Have you ever suffered from the following scene? Your desk breeds paper every time you turn your back on it – layer upon layer of miscellaneous paper, magazines, newsletters, invitations to this and that, reports, files and vital tasks you mustn’t forget to attend to. Every couple of weeks, with grim determination and fired by a sense of desperation, you approach this monstrosity supposed to be a desk.
‘I’m not doing a single thing today until I clean up this mess’, you mutter through clenched teeth.
You spend an hour or two of your most productive time (if you’re lucky) shuffling pieces of paper across the surface of the desk, and eventually it’s all sorted out. New and reorganised piles decorate the perimeter of your working space, and you sit back with a sigh of satisfaction, saying to yourself, ‘That’s better. I won’t let that happen again.’
Guess what? For many folk, within a couple of weeks, the pattern is repeated!
One of the biggest management challenges for most people is how to survive the deluge of information, either via paper or an electronic medium. The good news is – we live in the information age, but we don’t have to be overwhelmed by it.
With the whole subject of paper and information, whether it’s paper or computer-based, there are only a few basic areas. The biggest challenge is – many strategies are so obvious that people overlook them and therefore suffer unnecessary stress and pressure. This book has the solutions – here you’ll find everything broken down into three main quick-to-digest and practical sections, and also two bonus sections (which will in due course become further books).
Part 1: Layout and equipment
- How to organise the layout of your office
- Why bother about the look of an office?
- Open-Plan Offices
- Desks, shelves and cupboards
- Filing equipment
- Archival storage
Part 2: Get organised
- Please don’t look at my office!
- What excuse can I come up with this time?
- How to set up an easy-to-run workspace
- Filing systems – challenging or simple
- Desks and how to drive them
- How to clear the clutter
Part 3: Stay organised
- Why we feel overwhelmed
- Two success habits
- In-time and through-time
- How to read more effectively
- Act now or act later?
- Useful day-to-day filing tips
- What can we throw out?
Part 4: Working from home
- The benefits of a home office
- How to get going, and how to stop
Part 5: Handling electronic information
- Computer stuff for non-nerds
- How to file your computer files
- Keystrokes to save you time
- Strategies to reduce e-mail overload
- Electronic tools to make office life easier
- Back up – or die!
- You’ll find it very easy and quick to find help in whatever area you’re currently challenged by, using the comprehensive index and the bulleted key point lists.

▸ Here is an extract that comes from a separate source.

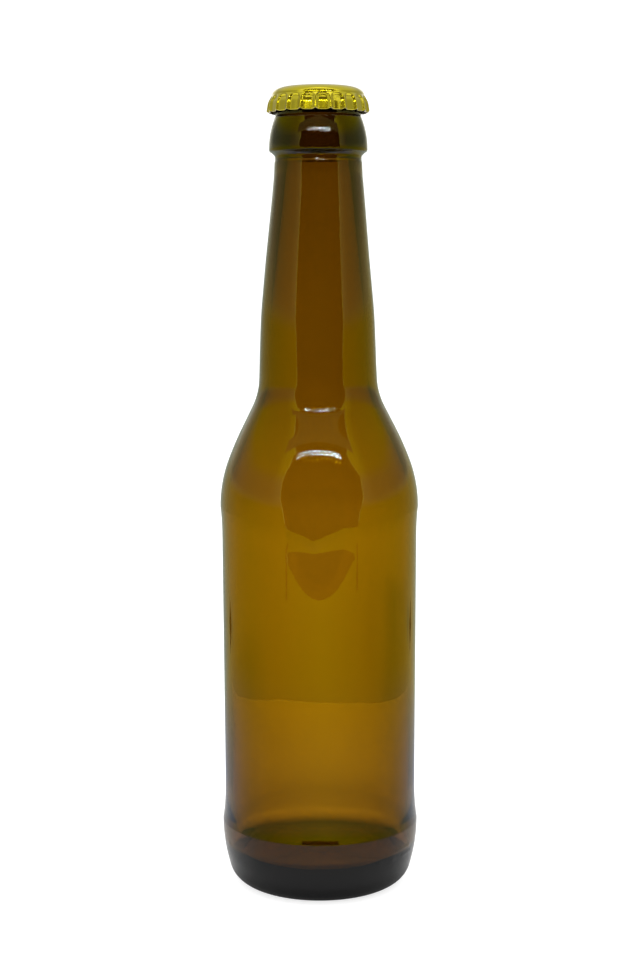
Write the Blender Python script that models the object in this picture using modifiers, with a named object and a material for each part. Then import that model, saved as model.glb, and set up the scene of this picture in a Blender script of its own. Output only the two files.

From Chapter 13 Why We Feel Overwhelmed!
(Just one example to whet your appetite)
- The volume of new information demanding our focus doubles faster every year
- We may not be able to change the volume of information the world spits at us, but we can change the way we handle it
- Don’t relax yet! We’re talking new habits!
- Be a quick responder
- Don’t major in minor things – stay focused on your priorities
- How to keep the process simple
We may not be able to change the volume of information the world spits at us, but we can change the way we handle it
It’s the sense of being out-of-control that people don’t like about an overload of information: it’s the feeling of being on a runaway horse that creates so much stress. However, we do have power over our own behaviour, how we respond, and how we adapt.
In some cases we need to modify our behaviour. In other situations we must modify our environment and learn to block out and switch off. The best possible day-to-day information-handling skills will assist you to keep sane, instead of just sinking despairingly under the flood.
So what can you do to keep up to date with what’s relevant? How can you block out the irrelevant? Let’s go back to our newly immaculate office.
3. Don’t relax yet! We’re talking new habits!
The big temptation for folk, once they’ve got their environment cleaned out, is to think the job is done – and relax. In fact, we never can.
In one of my very early ‘Win the paper war’ courses a CEO, after listening to other peoples’ tales of woe, suddenly announced with satisfaction,
‘Now I know why I have to work such long hours, Robyn. If I turn my back on the stuff, it breeds.’
A roll of laughter swept around the room – they all understood exactly what he was talking about.
Ask anyone with an organised office if it comes naturally to be uncluttered. If they have a halfway busy life most of them will assure you that it’s a conscious decision to stay that way, coupled with good old self-discipline.
4. Be a quick responder
A group of senior credit control managers attended one of my speeches. Afterwards Eddie came up to chat.
‘I run an extremely busy office, with many demands on my time. The key that’s gained me the reputation of being a good time manager is simple. Wherever possible I act immediately. Most people say, ‘I’ll do something about it later’ or ‘leave it with me’, and of course all the ‘laters’ pile up around them, weigh them down, and make them feel less effective (and they are!). No matter how much I feel like deferring a decision or an action, wherever possible I push myself to handle it on the spot.’
Key Point. Do it fast, and do it now.